A true test of a novel is when book 3 in a series isn’t impossible for a new reader to understand. Temerity dropped me into the middle of Toshi Drake’s universe, a sci-fi, familiar sort of interplanetary world. The author gave plenty of backstory information, dropped casually as part of conversations, to help me feel grounded in their universe, and the story itself is fully bound to the “resort moon” of the Asyran planet, where all the actions unfolds.

The book is thus also a spoiler, revealing all of the plot twists of the previous two books. So I’d actually recommend you read Toshi Drake’s previous episodes in the series: “Entity” and “Sanctity” first. These two, like “Temerity,” focus on the relationship of a single couple, supported by the other players, who are both friends and colleagues on the spaceship Padua.

A fascinating quirk that doesn’t get explained fully in this volume is the fact that space travel is mediated by sentient cephalopods called “ship’s hearts,” who bond with the tech officers on spaceships and somehow run them…

In book 3, the crew of the Padua (the ship’s name is the name of the heart that runs it) is on vacation at a lush tropical resort on a beautiful Asyran moon. There is a conference hosted by the Asyrans going on among three major entities – the VCC (Virgo Cluster Corporation), the Maternai of the planet Mechania, and the Paternai. All of this concerns the care and safety of the ship’s hearts – creatures that are essential to space travel, but thereby can be exploited and abused by their humanoid handlers.

Commander Gratch (whose given name we only learn well into the book) is the head of security on the Padua, but also very close to all of his crew. He is enjoying his vacation while the VCC admiral hobnobs with the Asyran High Council and other muckity-mucks. A seemingly chance encounter with a helpful stranger begins to rouse Gratch’s curiosity about the moon on which the resort is located, and on the nature of the conference itself.

Gratch doesn’t see himself as particularly important or smart, but quickly becomes the center of attention as the real nature of the conference is revealed. He and the helpful stranger, whose name is Tyr, find themselves in a life-or-death struggle in the moon’s jungle wilderness in order to unveil a sinister plot and protect the crew of the Padua.

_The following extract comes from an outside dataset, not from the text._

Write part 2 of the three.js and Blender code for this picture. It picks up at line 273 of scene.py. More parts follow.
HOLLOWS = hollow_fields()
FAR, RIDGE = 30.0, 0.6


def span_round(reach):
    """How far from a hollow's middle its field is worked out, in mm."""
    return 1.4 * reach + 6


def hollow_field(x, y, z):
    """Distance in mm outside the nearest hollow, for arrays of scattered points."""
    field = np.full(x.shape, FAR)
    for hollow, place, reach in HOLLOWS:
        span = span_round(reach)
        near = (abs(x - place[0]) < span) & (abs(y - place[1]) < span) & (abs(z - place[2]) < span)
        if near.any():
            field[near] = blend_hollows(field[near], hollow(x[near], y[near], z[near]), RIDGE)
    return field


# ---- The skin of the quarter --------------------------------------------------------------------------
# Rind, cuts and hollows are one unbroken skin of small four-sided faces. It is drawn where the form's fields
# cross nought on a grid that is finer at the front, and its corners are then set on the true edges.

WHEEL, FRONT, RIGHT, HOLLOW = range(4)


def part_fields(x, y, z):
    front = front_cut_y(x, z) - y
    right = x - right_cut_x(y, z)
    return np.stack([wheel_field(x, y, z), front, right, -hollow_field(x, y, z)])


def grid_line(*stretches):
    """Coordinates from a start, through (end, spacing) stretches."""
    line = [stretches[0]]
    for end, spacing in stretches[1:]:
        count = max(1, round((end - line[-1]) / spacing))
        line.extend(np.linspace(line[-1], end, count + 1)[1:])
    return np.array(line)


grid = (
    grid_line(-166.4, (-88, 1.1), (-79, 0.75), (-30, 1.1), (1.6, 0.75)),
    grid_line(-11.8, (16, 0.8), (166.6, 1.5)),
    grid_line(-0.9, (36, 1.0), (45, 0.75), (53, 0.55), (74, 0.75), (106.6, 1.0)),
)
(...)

All in all, “Temerity” was both fun to read and filled with intriguing characters. The author presents a healthy dose of moral ambivalence, as the plot spirals around the fine line between good deeds and ego-driven interference. Gratch’s self-deprecation becomes a jumping-off point for his own self-discovery, as he realizes that the lives of the people he loves most depend on him.

I do think I have to read the earlier episodes in the StarStation series.

Four stars.

The Reviewer

Ulysses Grant Dietz grew up in Syracuse, New York, where his Leave It to Beaver life was enlivened by his fascination with vampires, from Bela Lugosi to Barnabas Collins. He studied French at Yale, and was trained to be a museum curator at the University of Delaware. A curator since 1980, Ulysses has never stopped writing fiction for the sheer pleasure of it. He created the character of Desmond Beckwith in 1988 as his personal response to Anne Rice’s landmark novels. Alyson Books released his first novel, Desmond, in 1998. Vampire in Suburbia, the sequel to Desmond, is his second novel.

Ulysses lives in suburban New Jersey with his husband of over 41 years and their two almost-grown children.

By the way, the name Ulysses was not his parents’ idea of a joke: he is a great-great grandson of Ulysses S. Grant, and his mother was the President’s last living great-grandchild. Every year on April 27 he gives a speech at Grant’s Tomb in New York City.